= Oh Baby (Walter Donaldson song) =

Sheet music, 1923

Oh Baby (Don't Say No, Say Maybe) is a 1923 song by Walter Donaldson with lyrics by Buddy DeSylva. On December 21, 1923, it was recorded by Frank Crummit, vocal and ukulele, accompanied by Phil Ohman on piano, in New York, for the Victor label. That same December it was recorded by Billy Jones for the Banner label. Again for the Banner label it was recorded by the Lucky Strike Dance Orchestra in February 1924. It was recorded by the Wolverine Orchestra on May 6, 1924, in Richmond, Indiana for the Gennett Label.
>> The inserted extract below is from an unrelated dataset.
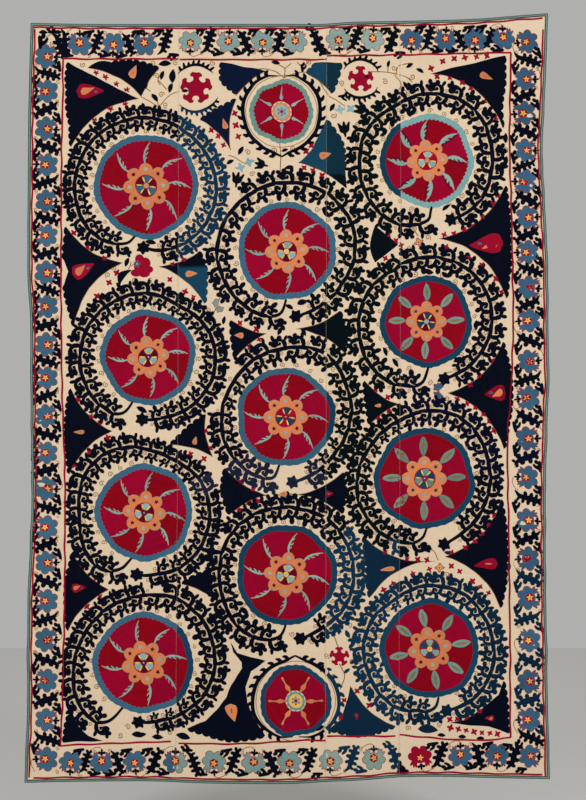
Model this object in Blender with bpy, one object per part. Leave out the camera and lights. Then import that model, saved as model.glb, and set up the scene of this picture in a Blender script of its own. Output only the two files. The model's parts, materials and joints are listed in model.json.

The Wolverine Orchestra was made up of Bix Beiderbecke on cornet, pianist Dick Voynow, trombonist Al Gandee, tenor saxophonist George Johnson, clarinetist Jimmy Hartwell, banjoist Bob Gillette, tuba player Min Leibrook, and drummer Vic Moore. Three days later, again in the Gennett studio, it was recorded by Bailey's Lucky Seven. It was recorded by Nathan Glantz and His Orchestra in March 1924 for the Emerson label.

It should not be confused with the 1928 song "Oh Baby" by Owen Murphy.